* [WHAT YOU ARE ASKED TO DO]: Set down exactly the lines running from the line with "obj.parent = None" to the end of the listing below, both ends included.

[start]

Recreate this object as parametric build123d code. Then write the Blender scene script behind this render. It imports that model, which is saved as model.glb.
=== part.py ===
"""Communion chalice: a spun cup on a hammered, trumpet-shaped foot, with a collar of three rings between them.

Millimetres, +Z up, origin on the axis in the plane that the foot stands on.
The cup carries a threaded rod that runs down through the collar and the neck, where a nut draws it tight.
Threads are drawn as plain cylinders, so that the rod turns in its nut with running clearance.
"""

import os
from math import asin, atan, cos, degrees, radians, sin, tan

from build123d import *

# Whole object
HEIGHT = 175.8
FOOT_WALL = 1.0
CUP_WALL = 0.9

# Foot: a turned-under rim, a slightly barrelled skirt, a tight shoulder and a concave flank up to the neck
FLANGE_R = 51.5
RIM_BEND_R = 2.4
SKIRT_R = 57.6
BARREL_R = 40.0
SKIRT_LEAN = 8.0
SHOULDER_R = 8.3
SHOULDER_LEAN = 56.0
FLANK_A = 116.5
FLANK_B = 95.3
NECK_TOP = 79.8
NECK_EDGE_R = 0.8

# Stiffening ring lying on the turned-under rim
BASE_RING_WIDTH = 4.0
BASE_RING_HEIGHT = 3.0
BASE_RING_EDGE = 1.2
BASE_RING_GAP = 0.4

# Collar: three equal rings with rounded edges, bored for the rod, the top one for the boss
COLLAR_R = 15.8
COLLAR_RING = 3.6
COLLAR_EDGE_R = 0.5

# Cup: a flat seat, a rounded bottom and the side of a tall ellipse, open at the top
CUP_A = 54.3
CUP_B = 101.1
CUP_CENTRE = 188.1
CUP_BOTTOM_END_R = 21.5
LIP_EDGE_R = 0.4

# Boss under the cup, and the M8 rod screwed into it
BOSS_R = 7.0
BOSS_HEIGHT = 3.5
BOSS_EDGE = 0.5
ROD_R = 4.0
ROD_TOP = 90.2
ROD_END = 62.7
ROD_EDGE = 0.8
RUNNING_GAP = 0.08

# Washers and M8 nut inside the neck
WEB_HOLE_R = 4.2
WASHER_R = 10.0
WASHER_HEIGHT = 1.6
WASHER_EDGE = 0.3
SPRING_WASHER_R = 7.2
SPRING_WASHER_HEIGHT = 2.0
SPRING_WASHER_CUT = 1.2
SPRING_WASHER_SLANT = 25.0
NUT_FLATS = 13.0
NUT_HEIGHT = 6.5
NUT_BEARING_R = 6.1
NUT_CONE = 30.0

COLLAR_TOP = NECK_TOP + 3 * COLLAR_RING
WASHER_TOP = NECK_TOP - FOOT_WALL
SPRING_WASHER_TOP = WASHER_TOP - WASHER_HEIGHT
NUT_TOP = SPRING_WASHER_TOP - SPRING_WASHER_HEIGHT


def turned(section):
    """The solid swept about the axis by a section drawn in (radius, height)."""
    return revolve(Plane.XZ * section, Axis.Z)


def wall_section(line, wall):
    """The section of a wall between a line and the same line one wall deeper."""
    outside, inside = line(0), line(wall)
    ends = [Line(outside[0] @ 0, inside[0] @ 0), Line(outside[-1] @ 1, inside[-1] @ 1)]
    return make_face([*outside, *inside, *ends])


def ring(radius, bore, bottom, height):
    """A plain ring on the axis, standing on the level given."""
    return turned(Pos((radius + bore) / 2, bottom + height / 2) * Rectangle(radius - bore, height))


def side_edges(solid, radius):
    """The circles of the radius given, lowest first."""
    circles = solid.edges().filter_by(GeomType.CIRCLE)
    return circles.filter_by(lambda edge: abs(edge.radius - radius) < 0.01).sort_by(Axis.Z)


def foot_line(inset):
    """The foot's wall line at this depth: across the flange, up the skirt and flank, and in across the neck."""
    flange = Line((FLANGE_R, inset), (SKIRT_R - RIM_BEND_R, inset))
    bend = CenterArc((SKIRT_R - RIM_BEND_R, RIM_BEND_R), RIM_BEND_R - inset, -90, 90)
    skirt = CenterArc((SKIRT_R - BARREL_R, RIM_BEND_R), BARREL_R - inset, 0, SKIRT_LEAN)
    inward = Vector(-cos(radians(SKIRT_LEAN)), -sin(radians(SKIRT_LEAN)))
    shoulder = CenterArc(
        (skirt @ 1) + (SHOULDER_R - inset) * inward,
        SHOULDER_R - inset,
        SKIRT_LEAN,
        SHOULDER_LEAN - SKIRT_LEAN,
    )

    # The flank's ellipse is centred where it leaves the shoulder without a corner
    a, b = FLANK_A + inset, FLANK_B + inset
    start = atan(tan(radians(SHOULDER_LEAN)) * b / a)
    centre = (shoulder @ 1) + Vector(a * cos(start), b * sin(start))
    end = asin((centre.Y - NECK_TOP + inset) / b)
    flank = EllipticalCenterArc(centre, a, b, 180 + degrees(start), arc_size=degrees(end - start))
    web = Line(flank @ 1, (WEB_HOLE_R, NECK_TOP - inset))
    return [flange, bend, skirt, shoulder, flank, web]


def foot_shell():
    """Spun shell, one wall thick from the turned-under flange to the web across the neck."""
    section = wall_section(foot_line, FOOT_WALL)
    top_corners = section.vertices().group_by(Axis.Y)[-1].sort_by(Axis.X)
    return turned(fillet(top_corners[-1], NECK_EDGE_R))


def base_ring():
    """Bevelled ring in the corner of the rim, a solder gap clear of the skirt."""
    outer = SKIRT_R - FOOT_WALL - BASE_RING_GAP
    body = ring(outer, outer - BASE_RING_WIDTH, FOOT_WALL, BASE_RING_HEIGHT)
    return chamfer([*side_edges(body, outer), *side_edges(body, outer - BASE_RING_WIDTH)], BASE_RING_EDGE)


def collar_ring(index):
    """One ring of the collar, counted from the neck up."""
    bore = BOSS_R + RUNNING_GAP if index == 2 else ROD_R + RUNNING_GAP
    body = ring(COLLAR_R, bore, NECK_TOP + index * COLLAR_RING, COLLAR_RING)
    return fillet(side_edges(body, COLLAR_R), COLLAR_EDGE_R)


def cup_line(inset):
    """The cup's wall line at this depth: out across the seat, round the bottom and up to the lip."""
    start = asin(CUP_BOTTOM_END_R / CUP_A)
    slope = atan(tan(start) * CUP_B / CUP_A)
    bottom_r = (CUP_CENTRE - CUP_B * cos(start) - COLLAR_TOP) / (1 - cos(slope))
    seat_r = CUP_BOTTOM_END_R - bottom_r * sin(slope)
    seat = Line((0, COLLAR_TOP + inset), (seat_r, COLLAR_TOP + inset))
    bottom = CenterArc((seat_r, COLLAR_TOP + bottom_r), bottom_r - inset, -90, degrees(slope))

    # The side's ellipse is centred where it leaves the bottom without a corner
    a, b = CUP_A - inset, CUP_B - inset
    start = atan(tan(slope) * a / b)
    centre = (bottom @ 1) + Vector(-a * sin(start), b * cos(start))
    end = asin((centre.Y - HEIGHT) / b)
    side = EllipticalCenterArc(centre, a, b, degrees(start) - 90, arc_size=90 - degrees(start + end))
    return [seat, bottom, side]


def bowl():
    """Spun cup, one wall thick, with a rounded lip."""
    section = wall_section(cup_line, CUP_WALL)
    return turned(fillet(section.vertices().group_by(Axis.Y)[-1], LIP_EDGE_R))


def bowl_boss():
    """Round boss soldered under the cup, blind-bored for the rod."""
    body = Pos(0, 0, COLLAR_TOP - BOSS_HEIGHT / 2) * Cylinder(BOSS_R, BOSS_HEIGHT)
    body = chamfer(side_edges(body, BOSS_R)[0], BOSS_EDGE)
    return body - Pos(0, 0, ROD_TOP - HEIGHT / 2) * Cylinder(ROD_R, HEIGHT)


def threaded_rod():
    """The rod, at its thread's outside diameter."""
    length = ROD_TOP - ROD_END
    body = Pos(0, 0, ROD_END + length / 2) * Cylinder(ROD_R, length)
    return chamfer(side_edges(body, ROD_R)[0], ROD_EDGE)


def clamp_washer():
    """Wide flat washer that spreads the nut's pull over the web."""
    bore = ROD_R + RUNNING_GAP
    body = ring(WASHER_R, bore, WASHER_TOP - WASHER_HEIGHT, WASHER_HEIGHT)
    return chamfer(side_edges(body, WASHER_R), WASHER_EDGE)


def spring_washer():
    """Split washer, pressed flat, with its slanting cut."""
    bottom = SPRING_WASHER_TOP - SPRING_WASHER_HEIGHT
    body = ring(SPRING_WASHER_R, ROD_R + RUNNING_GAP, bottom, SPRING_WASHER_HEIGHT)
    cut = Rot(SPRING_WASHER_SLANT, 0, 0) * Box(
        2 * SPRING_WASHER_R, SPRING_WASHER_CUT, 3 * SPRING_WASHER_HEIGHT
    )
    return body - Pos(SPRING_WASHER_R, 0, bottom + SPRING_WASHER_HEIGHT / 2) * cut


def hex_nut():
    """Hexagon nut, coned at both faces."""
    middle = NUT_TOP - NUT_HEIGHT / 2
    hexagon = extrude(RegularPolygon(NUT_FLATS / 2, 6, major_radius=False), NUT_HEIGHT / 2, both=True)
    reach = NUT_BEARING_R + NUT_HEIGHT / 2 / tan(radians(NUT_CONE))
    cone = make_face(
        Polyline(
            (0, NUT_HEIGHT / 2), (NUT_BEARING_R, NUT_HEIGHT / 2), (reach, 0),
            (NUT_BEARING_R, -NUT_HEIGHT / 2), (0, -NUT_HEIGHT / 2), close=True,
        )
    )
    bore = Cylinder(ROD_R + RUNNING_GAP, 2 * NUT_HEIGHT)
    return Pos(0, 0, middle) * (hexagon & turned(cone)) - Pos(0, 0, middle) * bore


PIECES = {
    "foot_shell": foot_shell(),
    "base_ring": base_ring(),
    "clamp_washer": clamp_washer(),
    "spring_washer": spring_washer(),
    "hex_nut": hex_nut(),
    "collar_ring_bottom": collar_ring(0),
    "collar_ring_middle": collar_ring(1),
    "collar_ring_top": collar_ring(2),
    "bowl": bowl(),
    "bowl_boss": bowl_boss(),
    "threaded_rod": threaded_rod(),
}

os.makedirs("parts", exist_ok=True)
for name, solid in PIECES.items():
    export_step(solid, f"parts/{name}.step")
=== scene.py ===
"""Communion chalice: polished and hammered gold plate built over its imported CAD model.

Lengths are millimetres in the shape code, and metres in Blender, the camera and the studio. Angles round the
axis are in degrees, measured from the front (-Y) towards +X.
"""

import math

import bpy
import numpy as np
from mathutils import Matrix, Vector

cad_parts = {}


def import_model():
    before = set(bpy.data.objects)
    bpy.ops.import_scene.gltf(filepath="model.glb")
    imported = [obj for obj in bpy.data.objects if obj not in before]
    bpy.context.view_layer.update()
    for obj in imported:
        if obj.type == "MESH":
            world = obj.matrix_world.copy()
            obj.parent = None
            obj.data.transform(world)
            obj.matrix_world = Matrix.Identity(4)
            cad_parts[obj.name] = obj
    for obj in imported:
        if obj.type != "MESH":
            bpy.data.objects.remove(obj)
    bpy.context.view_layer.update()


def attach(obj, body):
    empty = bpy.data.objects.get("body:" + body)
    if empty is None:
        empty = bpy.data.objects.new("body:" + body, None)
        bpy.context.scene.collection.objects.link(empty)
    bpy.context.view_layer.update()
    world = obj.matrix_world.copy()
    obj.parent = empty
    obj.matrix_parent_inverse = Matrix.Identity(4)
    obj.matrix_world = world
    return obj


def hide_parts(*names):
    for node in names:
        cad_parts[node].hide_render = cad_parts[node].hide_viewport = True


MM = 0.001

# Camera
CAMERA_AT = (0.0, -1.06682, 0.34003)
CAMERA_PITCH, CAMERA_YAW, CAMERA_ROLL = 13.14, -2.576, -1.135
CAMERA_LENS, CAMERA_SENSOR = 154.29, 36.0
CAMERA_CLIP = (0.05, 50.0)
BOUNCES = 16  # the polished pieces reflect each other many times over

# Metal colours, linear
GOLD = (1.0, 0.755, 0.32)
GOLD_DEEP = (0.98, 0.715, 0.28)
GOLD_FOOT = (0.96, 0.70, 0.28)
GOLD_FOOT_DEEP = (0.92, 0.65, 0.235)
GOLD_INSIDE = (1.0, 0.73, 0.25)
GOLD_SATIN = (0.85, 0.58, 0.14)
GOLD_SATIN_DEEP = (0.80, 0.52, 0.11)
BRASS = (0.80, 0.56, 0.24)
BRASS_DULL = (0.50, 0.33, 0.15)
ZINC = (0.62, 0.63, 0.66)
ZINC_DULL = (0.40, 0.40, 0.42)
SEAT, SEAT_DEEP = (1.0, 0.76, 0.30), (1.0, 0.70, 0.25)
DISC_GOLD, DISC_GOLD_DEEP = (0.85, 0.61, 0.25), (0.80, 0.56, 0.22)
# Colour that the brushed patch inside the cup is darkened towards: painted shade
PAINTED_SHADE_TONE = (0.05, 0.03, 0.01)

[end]

* [WRITTEN ANSWER]:
            obj.parent = None
            obj.data.transform(world)
            obj.matrix_world = Matrix.Identity(4)
            cad_parts[obj.name] = obj
    for obj in imported:
        if obj.type != "MESH":
            bpy.data.objects.remove(obj)
    bpy.context.view_layer.update()


def attach(obj, body):
    empty = bpy.data.objects.get("body:" + body)
    if empty is None:
        empty = bpy.data.objects.new("body:" + body, None)
        bpy.context.scene.collection.objects.link(empty)
    bpy.context.view_layer.update()
    world = obj.matrix_world.copy()
    obj.parent = empty
    obj.matrix_parent_inverse = Matrix.Identity(4)
    obj.matrix_world = world
    return obj


def hide_parts(*names):
    for node in names:
        cad_parts[node].hide_render = cad_parts[node].hide_viewport = True


MM = 0.001

# Camera
CAMERA_AT = (0.0, -1.06682, 0.34003)
CAMERA_PITCH, CAMERA_YAW, CAMERA_ROLL = 13.14, -2.576, -1.135
CAMERA_LENS, CAMERA_SENSOR = 154.29, 36.0
CAMERA_CLIP = (0.05, 50.0)
BOUNCES = 16  # the polished pieces reflect each other many times over

# Metal colours, linear
GOLD = (1.0, 0.755, 0.32)
GOLD_DEEP = (0.98, 0.715, 0.28)
GOLD_FOOT = (0.96, 0.70, 0.28)
GOLD_FOOT_DEEP = (0.92, 0.65, 0.235)
GOLD_INSIDE = (1.0, 0.73, 0.25)
GOLD_SATIN = (0.85, 0.58, 0.14)
GOLD_SATIN_DEEP = (0.80, 0.52, 0.11)
BRASS = (0.80, 0.56, 0.24)
BRASS_DULL = (0.50, 0.33, 0.15)
ZINC = (0.62, 0.63, 0.66)
ZINC_DULL = (0.40, 0.40, 0.42)
SEAT, SEAT_DEEP = (1.0, 0.76, 0.30), (1.0, 0.70, 0.25)
DISC_GOLD, DISC_GOLD_DEEP = (0.85, 0.61, 0.25), (0.80, 0.56, 0.22)
# Colour that the brushed patch inside the cup is darkened towards: painted shade
PAINTED_SHADE_TONE = (0.05, 0.03, 0.01)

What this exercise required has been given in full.